So many people jump right into the middle of a study of the prophets, without an adequate understanding of history and find themselves totally at sea in some cases, not understanding what at all the prophet was talking about and jumping to the wrong conclusions in other cases. One of the more interesting cases in point can be found over in the book of Hosea if you would like to turn over there with me momentarily before we go back to First Kings.
In Hosea, an interesting statement is made very early in his prophecy. God is speaking through Hosea to Israel and He says in Hosea 2:11 “I will also cause all her mirth to cease, her feast days, her new moons, and her sabbaths, and all her solemn feasts.”
Now the implication of this, some people look at this and I have actually seen this Scripture quoted as a proof text to show that the Holy Days would one day be done away with and superficially reading across the top of it, you might very well arrive at that conclusion. The problem is that the people who would make that decision and you yourself as a matter of fact, reading through this area without necessarily having the understanding of the history behind this might arrive at a conclusion like that. You might try to say “When will it be”. The context doesn’t allow a post-millennial cessation of these festivals. This seems to be a time of Israel’s trouble at the very end time.
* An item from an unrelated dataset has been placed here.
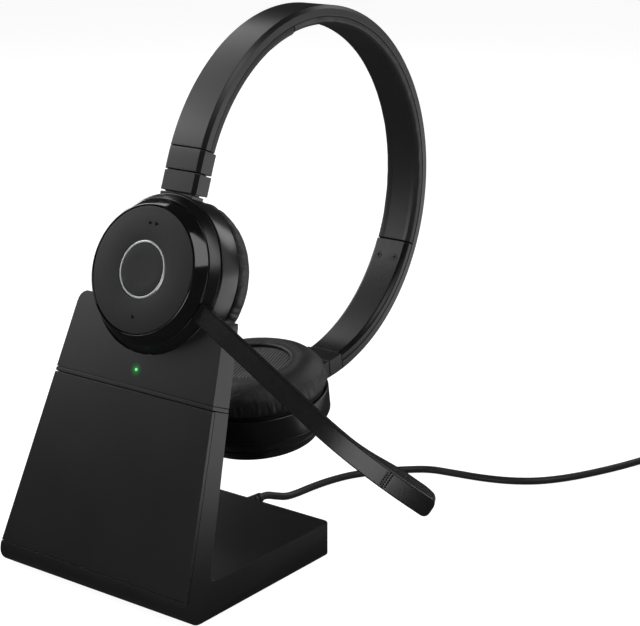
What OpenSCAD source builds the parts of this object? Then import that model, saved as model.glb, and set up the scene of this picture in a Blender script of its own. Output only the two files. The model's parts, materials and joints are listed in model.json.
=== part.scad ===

Well, if you had understood that Hosea was not a prophet writing to Judah, but was a prophet writing to Israel, very late in their history, actually at the time of King Jeroboam the second, not Jeroboam the first that we have been reading about. If you understood that Jeroboam had changed the Holy Days of God and that the ten northern tribes never observed the Holy Days that you and I are acquainted with from Leviticus 23, you would never arrive at such a conclusion.
For indeed, the instant they divided the kingdom, as soon as Jeroboam had settled himself in the North, he established a different feast on the 15th day of the eighth month, changed the Feast of Tabernacles and implication is, he changed far more than that.